Bevor ich es geschafft habe, dieser Akkumulation von Lebensentwürfen, zu entfliehen, die sich Wohngemeinschaft schimpft, um nun das Dasein eines „Zusammengezogenen“ zu fristen, entstand die Streitfrage, ob Double Denim nun als Stilsünde zu werten ist, oder nicht. Soll heißen: Diesen Text bin ich einem alten Mitbewohner schuldig.
Dieser Diskurs entbrannte im Herbst 2020. Die Coronazahlen begannen wieder zu steigen und das Wetter wurde kälter. Nur war ich nicht der Meinung, dass ich meine, erst im Sommer erworbene Jeansjacke, bereits wieder an den Nagel hängen sollte. Ich wappnete mich mit einem Arrangement aus weißen Sneakern, schwarzen Wollsocken, einem schweren Norweger Pullover und einer Kombination aus Jeans und der besagten Jeansjacke gegen die Kälte. Ganz zum Missfallen meines stilbewussten Mitbewohners. Dieser wetterte – nach dem er hoffte, sie nachdem Sommer nicht wiedersehen zu müssen – gegen die vermeintliche Stilsünde namens „Double Denim“.

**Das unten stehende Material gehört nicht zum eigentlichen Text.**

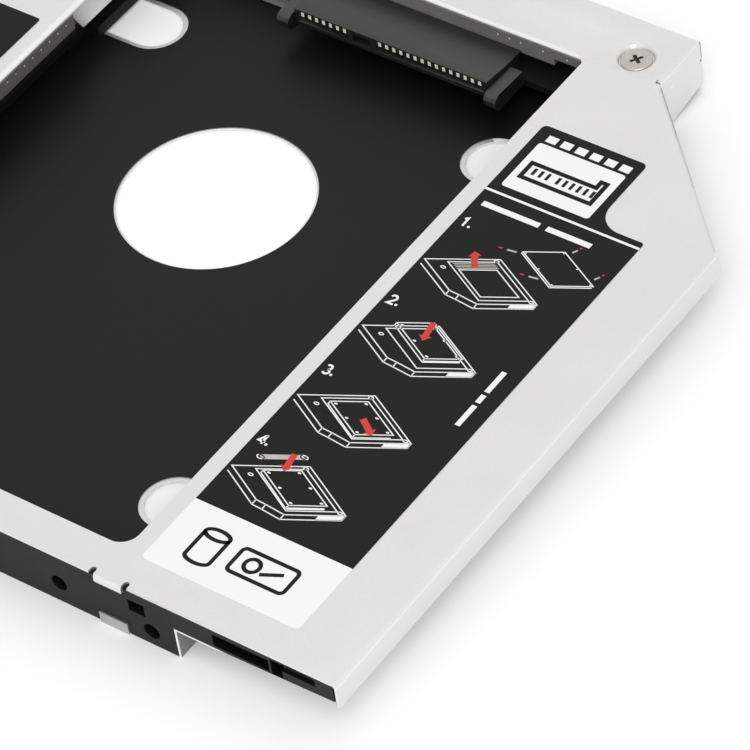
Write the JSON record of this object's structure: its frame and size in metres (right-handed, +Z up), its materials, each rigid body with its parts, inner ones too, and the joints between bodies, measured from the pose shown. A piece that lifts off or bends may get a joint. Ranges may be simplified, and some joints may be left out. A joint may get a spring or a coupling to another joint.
{
  "type": "optical bay drive caddy",
  "caption": "Folded steel tray with the stepped outline of a slim optical drive, which holds a 2.5 inch drive on a connector board inside a laptop's optical bay.",
  "frame": {"origin": "under the middle of the whole outline, on the plane of the base", "axes": "+X across the bay towards the thin wing, +Y from the front bar to the connectors, +Z up"},
  "size_m": [0.128, 0.1262, 0.0096],
  "materials": {
    "satin_steel": "satin nickel plated sheet",
    "black_film": "matt polycarbonate film",
    "black_plastic": "fine textured moulding",
    "grey_plastic": "dark grey moulding",
    "board_black": "black solder mask over glass epoxy",
    "connector_plastic": "glass filled moulding",
    "gold_plate": "gold flashed contacts",
    "capacitor_ceramic": "fired ceramic chip",
    "resistor_black": "chip resistor",
    "nickel": "bright nickel plated",
    "brass": "turned brass",
    "label_film": "semi gloss printed film"
  },
  "bodies": {
    "root": {"bottom_plate": "satin_steel", "top_cover": "satin_steel", "insulating_film": "black_film", "front_bar": "black_plastic", "left_rail": "grey_plastic", "right_rail": "grey_plastic", "rear_frame": "grey_plastic", "connector_board": "board_black", "drive_connector_housing": "connector_plastic", "drive_connector_contacts": "gold_plate", "bay_connector_housing": "connector_plastic", "bay_connector_contacts": "gold_plate", "board_capacitors": "capacitor_ceramic", "board_resistors": "resistor_black", "board_screws": "nickel", "bracket_inserts": "brass", "cover_screws": "nickel", "base_screws": "nickel", "label_right": "label_film", "label_left": "label_film"}
  },
  "joints": []
}
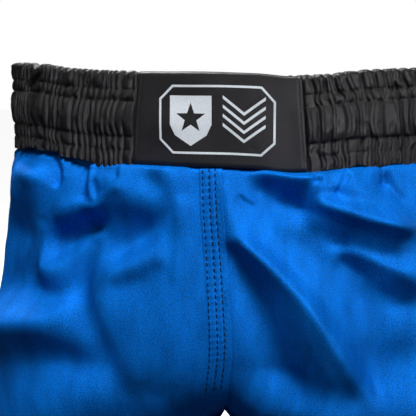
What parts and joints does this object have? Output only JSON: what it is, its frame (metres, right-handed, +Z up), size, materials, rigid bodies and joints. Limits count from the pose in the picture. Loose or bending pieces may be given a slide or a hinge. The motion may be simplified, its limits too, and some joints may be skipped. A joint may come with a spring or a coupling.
{
  "type": "boxing shorts",
  "caption": "Boxing shorts of satin with a wide gathered elastic waistband, a flat stiffened front patch, felled seams, loose legs and side vents, held open as worn.",
  "frame": {"origin": "centre of the waist opening, in the plane of the waistband's top edge", "axes": "+Z up, out of the waist opening; -Y the front; +X the wearer's left, along the widest extent"},
  "size_m": [0.5332, 0.1982, 0.49],
  "materials": {
    "satin_black": "satin",
    "satin_blue": "satin",
    "lining_black": "matte",
    "stiffener": "matte",
    "elastic_knit": "matte",
    "print_white": "matte",
    "thread_black": "satin",
    "thread_navy": "satin",
    "label_white": "satin"
  },
  "bodies": {
    "root": {"front_patch_face": "satin_black", "front_patch_stiffener": "stiffener", "front_patch_lining": "lining_black", "emblem_print": "print_white", "waistband_casing": "satin_black", "waistband_elastic": "elastic_knit", "shirring_stitches": "thread_black", "patch_edge_stitches": "thread_black", "waist_seam_overlock": "thread_black", "size_label": "label_white", "front_left_panel": "satin_blue", "front_right_panel": "satin_blue", "back_left_panel": "satin_blue", "back_right_panel": "satin_blue", "crotch_gusset": "satin_blue", "centre_front_stitches": "thread_navy", "centre_back_stitches": "thread_navy", "left_side_stitches": "thread_navy", "right_side_stitches": "thread_navy", "left_inseam_stitches": "thread_navy", "right_inseam_stitches": "thread_navy", "left_hem_stitches": "thread_navy", "right_hem_stitches": "thread_navy", "left_vent_bartack": "thread_navy", "right_vent_bartack": "thread_navy"}
  },
  "joints": []
}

Um auch die Lesenden abzuholen, die Fachtermini aus der Modebranche in eine völlige Apathie verfallen lassen, ordnen wir dies ein. Double Denim, auch „Jeans-zu-Jeans-Look“ oder „Canadian Tuxedo“ genannt, gilt seit seinen Anfängen als ein Aufrütteln gegen die bestehende Kleiderordnung. So soll 1951 der Schauspieler und der alle Plattenrekorde einholende Sänger Bing Crosby in einem kanadischen Hotel abgewiesen worden sein, da er ganz in Denim auftauchte. Auch Elvis Presley trug, wenn er nicht gerade die Moral der Jugend unterminierte, in seinem Alltag und nicht selten auf der Bühne eine Kombination aus Jeans und Jeansjacke, die als Provokationen gegen die obere, konservative Mittelklasse verstanden werden konnte: Elvis Presley als sichtbares Arbeiterkind auf den Bühnen Amerikas.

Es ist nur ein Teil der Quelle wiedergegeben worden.